--- Begin Given material ---

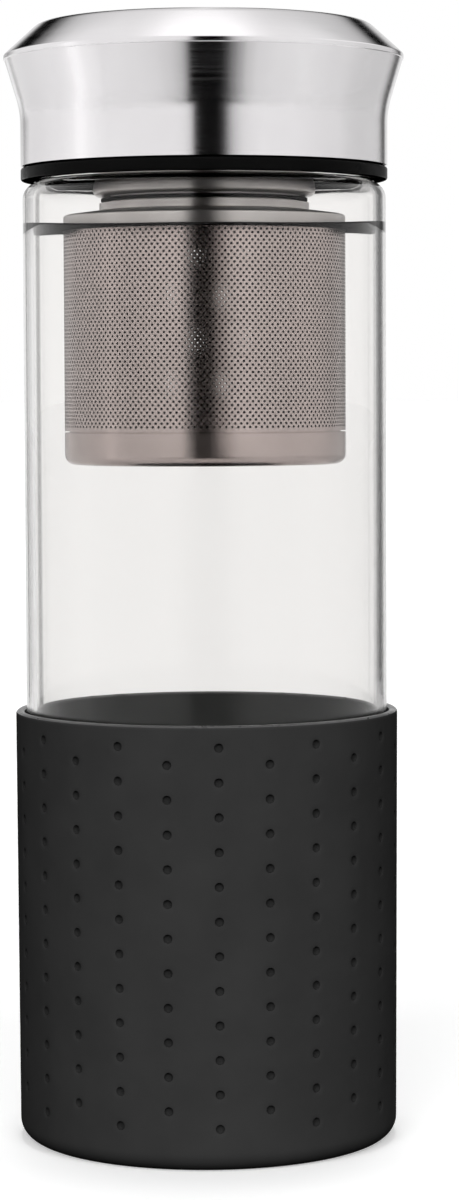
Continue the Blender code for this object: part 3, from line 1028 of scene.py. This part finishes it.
def moulded(name, slot, dark, light, rough_low, rough_high, specular, grain, bump):
    """Return a moulded plastic or silicone with a fine grain."""
    material, nodes, links, shader = shader_of(name, slot)
    where = nodes.new("ShaderNodeTexCoord").outputs["Object"]
    patches = noise_range(nodes, links, where, PATCH_SCALE, 4, 0, 1)
    rough = noise_range(nodes, links, where, SHEEN_SCALE, 3, rough_low, rough_high)
    fine = noise_range(nodes, links, where, grain, 2, 0, 1)
    links.new(tinted(nodes, links, patches, dark, light), shader.inputs["Base Color"])
    links.new(rough, shader.inputs["Roughness"])
    links.new(bumped(nodes, links, fine, bump, GRAIN_HEIGHT), shader.inputs["Normal"])
    shader.inputs["Specular IOR Level"].default_value = specular
    return material


def clear_glass(name):
    """Return clear glass that lets the lamps' light through."""
    material, nodes, links, shader = shader_of(name)
    shader.inputs["Base Color"].default_value = GLASS_COLOUR
    shader.inputs["Roughness"].default_value = 0
    shader.inputs["IOR"].default_value = GLASS_IOR
    shader.inputs["Specular Tint"].default_value = GLASS_MIRROR_TINT
    shader.inputs["Transmission Weight"].default_value = 1
    path = nodes.new("ShaderNodeLightPath")
    clear = nodes.new("ShaderNodeBsdfTransparent")
    clear.inputs["Color"].default_value = GLASS_SHADOW_COLOUR
    mix = nodes.new("ShaderNodeMixShader")
    links.new(path.outputs["Is Shadow Ray"], mix.inputs["Fac"])
    links.new(shader.outputs[0], mix.inputs[1])
    links.new(clear.outputs[0], mix.inputs[2])
    links.new(mix.outputs[0], nodes["Material Output"].inputs["Surface"])
    return material


def sees_background(nodes, links):
    """Return a socket that is 1 for the rays that show the background, and 0 for light."""
    path = nodes.new("ShaderNodeLightPath")
    total = path.outputs["Is Camera Ray"]
    for name in ("Is Glossy Ray", "Is Transmission Ray"):
        join = nodes.new("ShaderNodeMath")
        join.operation = "MAXIMUM"
        links.new(total, join.inputs[0])
        links.new(path.outputs[name], join.inputs[1])
        total = join.outputs[0]
    return total


def make_world():
    """Make a white surround whose light on the object is plain."""
    world = bpy.data.worlds.new("white_surround")
    bpy.context.scene.world = world
    world.use_nodes = True
    nodes = world.node_tree.nodes
    links = world.node_tree.links
    nodes.clear()
    seen = nodes.new("ShaderNodeBackground")
    seen.inputs["Strength"].default_value = 1
    light = nodes.new("ShaderNodeBackground")
    light.inputs["Strength"].default_value = WORLD_LIGHT
    mix = nodes.new("ShaderNodeMixShader")
    output = nodes.new("ShaderNodeOutputWorld")
    for background in (seen, light):
        background.inputs["Color"].default_value = (1, 1, 1, 1)
    links.new(sees_background(nodes, links), mix.inputs["Fac"])
    links.new(light.outputs[0], mix.inputs[1])
    links.new(seen.outputs[0], mix.inputs[2])
    links.new(mix.outputs[0], output.inputs["Surface"])


def make_floor():
    """Make the white floor, which keeps the shadow of the bottle."""
    mesh = bpy.data.meshes.new("floor")
    corners = [(-1, -1), (1, -1), (1, 1), (-1, 1)]
    points = [(x * FLOOR_REACH, y * FLOOR_REACH, 0) for x, y in corners]
    mesh.from_pydata(points, [], [(0, 1, 2, 3)])
    floor = bpy.data.objects.new("floor", mesh)
    bpy.context.scene.collection.objects.link(floor)
    material, nodes, links, shader = shader_of("white_floor")
    nodes.remove(shader)
    diffuse = nodes.new("ShaderNodeBsdfDiffuse")
    colour = tinted(nodes, links, sees_background(nodes, links), FLOOR_LIT, FLOOR_SEEN)
    links.new(colour, diffuse.inputs["Color"])
    glow = nodes.new("ShaderNodeEmission")
    glow.inputs["Color"].default_value = (1, 1, 1, 1)
    add = nodes.new("ShaderNodeAddShader")
    level = nodes.new("ShaderNodeMath")
    level.operation = "MULTIPLY"
    level.inputs[1].default_value = FLOOR_GLOW
    links.new(sees_background(nodes, links), level.inputs[0])
    dimmer = nodes.new("ShaderNodeMath")
    dimmer.operation = "MULTIPLY_ADD"
    dimmer.inputs[1].default_value = MIRRORED_GLOW_CHANGE
    path = nodes.new("ShaderNodeLightPath")
    links.new(path.outputs["Is Glossy Ray"], dimmer.inputs[0])
    links.new(level.outputs[0], dimmer.inputs[2])
    links.new(dimmer.outputs[0], glow.inputs["Strength"])
    links.new(diffuse.outputs[0], add.inputs[0])
    links.new(glow.outputs[0], add.inputs[1])
    links.new(add.outputs[0], nodes["Material Output"].inputs["Surface"])
    mesh.materials.append(material)


def make_card(name, turns, path, brightness, seen_by="mirror"):
    """Make a soft-edged studio card that only some rays see.

    turns holds (degrees from the front towards +X, weight) columns, and path holds
    (distance, height, weight) rows. brightness is the card's own, 0 for a black one.
    seen_by is "mirror" for reflections, "inside" for reflections in pieces behind the glass,
    and "glass" for rays through the glass.
    """
    points = []
    weights = []
    for degrees, column_weight in turns:
        turn = math.radians(degrees)
        for distance, height, row_weight in path:
            points.append((distance * math.sin(turn), -distance * math.cos(turn), height))
            weights.append(column_weight * row_weight)
    count = len(path)
    faces = []
    for column in range(len(turns) - 1):
        for row in range(count - 1):
            corner = column * count + row
            faces.append((corner, corner + 1, corner + count + 1, corner + count))
    mesh = bpy.data.meshes.new(name)
    mesh.from_pydata(points, [], faces)
    layer = mesh.attributes.new("card_weight", "FLOAT", "POINT")
    layer.data.foreach_set("value", weights)
    card = bpy.data.objects.new(name, mesh)
    bpy.context.scene.collection.objects.link(card)
    card.visible_camera = False
    card.visible_diffuse = False
    card.visible_shadow = False
    card.visible_glossy = seen_by != "glass"
    material, nodes, links, shader = shader_of(name)
    nodes.remove(shader)
    weight = nodes.new("ShaderNodeAttribute")
    weight.attribute_name = "card_weight"
    factor = weight.outputs["Fac"]
    bounces = nodes.new("ShaderNodeLightPath")
    for depth, test, level in CARD_TESTS[seen_by]:
        passes = nodes.new("ShaderNodeMath")
        passes.operation = test
        passes.inputs[1].default_value = level
        seen = nodes.new("ShaderNodeMath")
        seen.operation = "MULTIPLY"
        links.new(bounces.outputs[depth], passes.inputs[0])
        links.new(passes.outputs[0], seen.inputs[0])
        links.new(factor, seen.inputs[1])
        factor = seen.outputs[0]
    clear = nodes.new("ShaderNodeBsdfTransparent")
    face = nodes.new("ShaderNodeEmission")
    face.inputs["Strength"].default_value = brightness
    mix = nodes.new("ShaderNodeMixShader")
    links.new(factor, mix.inputs["Fac"])
    links.new(clear.outputs[0], mix.inputs[1])
    links.new(face.outputs[0], mix.inputs[2])
    links.new(mix.outputs[0], nodes["Material Output"].inputs["Surface"])
    mesh.materials.append(material)


def card_path(distance, levels, floor_rows=()):
    """Return the rows of a card that lies on the floor, if it does, and then stands up."""
    lying = [(reach, CARD_FOOT, weight) for reach, weight in floor_rows]
    return lying + [(distance, *row) for row in levels]


def make_cards():
    """Make the dark and bright cards that the steel and the glass reflect."""
    upright = card_path(INNER_DISTANCE, UPRIGHT_LEVELS, FLOOR_ROWS)
    edge = card_path(CARD_DISTANCE, EDGE_LEVELS, EDGE_FLOOR_ROWS)
    disc = [(degrees, 1) for degrees in range(0, 360 + DISC_STEP, DISC_STEP)]
    overhead = [(reach, OVERHEAD_HEIGHT, weight) for reach, weight in OVERHEAD_ROWS]
    low_front = card_path(INNER_DISTANCE, LOW_LEVELS, FLOOR_ROWS)
    basket_flag = card_path(BASKET_FLAG_DISTANCE, BASKET_LEVELS)
    basket_gleam = card_path(BASKET_GLEAM_DISTANCE, BASKET_LEVELS)
    make_card("front_flag", FRONT_TURNS, card_path(CARD_DISTANCE, FRONT_LEVELS), 0)
    make_card("low_front_flag", LOW_TURNS, low_front, 0)
    make_card("left_rear_flag", LEFT_REAR_TURNS, card_path(CARD_DISTANCE, LEFT_LEVELS), 0)
    make_card("right_rear_flag", RIGHT_REAR_TURNS, card_path(CARD_DISTANCE, RIGHT_LEVELS), 0)
    make_card("left_gleam", LEFT_GLEAM_TURNS, upright, LEFT_GLEAM)
    make_card("right_shade", RIGHT_SHADE_TURNS, upright, 0)
    make_card("left_shade", LEFT_SHADE_TURNS, upright, 0)
    make_card("right_gap", RIGHT_GAP_TURNS, upright, 0)
    make_card("left_gap", LEFT_GAP_TURNS, upright, 0)
    make_card("overhead_gleam", disc, overhead, OVERHEAD_GLEAM)
    make_card("left_edge_flag", LEFT_EDGE_TURNS, edge, 0, "glass")
    make_card("right_edge_flag", RIGHT_EDGE_TURNS, edge, 0, "glass")
    make_card("basket_flag", BASKET_FLAG_TURNS, basket_flag, 0, "inside")
    make_card("basket_gleam", BASKET_GLEAM_TURNS, basket_gleam, BASKET_GLEAM, "inside")


def make_sun(name, azimuth, elevation, strength, spread):
    """Make a wide soft lamp with no falloff; azimuth runs from the front towards +X."""
    data = bpy.data.lights.new(name, "SUN")
    data.energy = strength * math.pi
    data.angle = spread
    lamp = bpy.data.objects.new(name, data)
    turn = math.radians(azimuth)
    rise = math.radians(elevation)
    away = Vector((
        math.sin(turn) * math.cos(rise),
        -math.cos(turn) * math.cos(rise),
        math.sin(rise),
    ))
    lamp.location = away
    lamp.rotation_euler = away.to_track_quat("Z", "Y").to_euler()
    lamp.visible_camera = False
    lamp.visible_glossy = False
    lamp.visible_transmission = False
    bpy.context.scene.collection.objects.link(lamp)


def make_camera():
    """Make the camera at the photograph's height and distance."""
    data = bpy.data.cameras.new("camera")
    data.lens = CAMERA_LENS
    data.sensor_width = CAMERA_SENSOR
    data.clip_start = CLIP_START
    data.clip_end = CLIP_END
    camera = bpy.data.objects.new("camera", data)
    camera.location = (CAMERA_OFFSET, -CAMERA_DISTANCE, CAMERA_HEIGHT)
    tilt = Matrix.Rotation(math.pi / 2 - CAMERA_PITCH, 4, "X")
    roll = Matrix.Rotation(CAMERA_ROLL, 4, "Z")
    camera.rotation_euler = (tilt @ roll).to_euler()
    bpy.context.scene.collection.objects.link(camera)
    bpy.context.scene.camera = camera


def main():
    """Make the pieces, their materials, the studio and the camera."""
    bpy.context.scene.view_settings.view_transform = "Standard"
    # The pressed and inner steels are darker copies of their steels: their colour is painted shade
    brushed, pressed, basket, inner = [steel(*look) for look in STEELS]
    # The lip silicone is a lighter copy, a painted highlight, and the pit silicone a darker copy,
    # painted shade
    plastic, rim, rubber, silicone, lip, pit_shade = [moulded(*look) for look in MOULDINGS]
    glass = clear_glass("clear_glass")

    make_glass(glass)
    make_sleeve(silicone, lip, pit_shade)
    make_lid_shell(brushed)
    make_lid_liner(plastic, rim)
    make_collar(pressed)
    gasket_bore = mouth_radius - RIM_GASKET_LAP
    make_ring("lid_gasket", "rim_gasket", gasket_bore, RIM_GASKET_EDGE, rubber)
    make_ring(
        "collar_gasket", "infuser_gasket", COLLAR_GASKET_BORE, COLLAR_GASKET_EDGE, rubber
    )
    make_infuser_top(pressed)
    make_ring(
        "basket_seal",
        "infuser_seal",
        wall_radius + SEAT_GAP,
        SEAL_EDGE,
        rubber,
        SEAL_SPREAD,
        SEAL_LIP,
        SEAL_LIFT,
        SEAL_TAB,
    )
    make_basket_mesh(basket, inner)
    make_basket_foot(basket)
    make_basket_plate(basket)

    make_world()
    make_floor()
    for lamp in LAMPS:
        make_sun(*lamp)
    make_cards()
    make_camera()


main()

--- End Given material ---

From the data above, work out how many lines hold "scene". Answer with the number alone.

Result: 8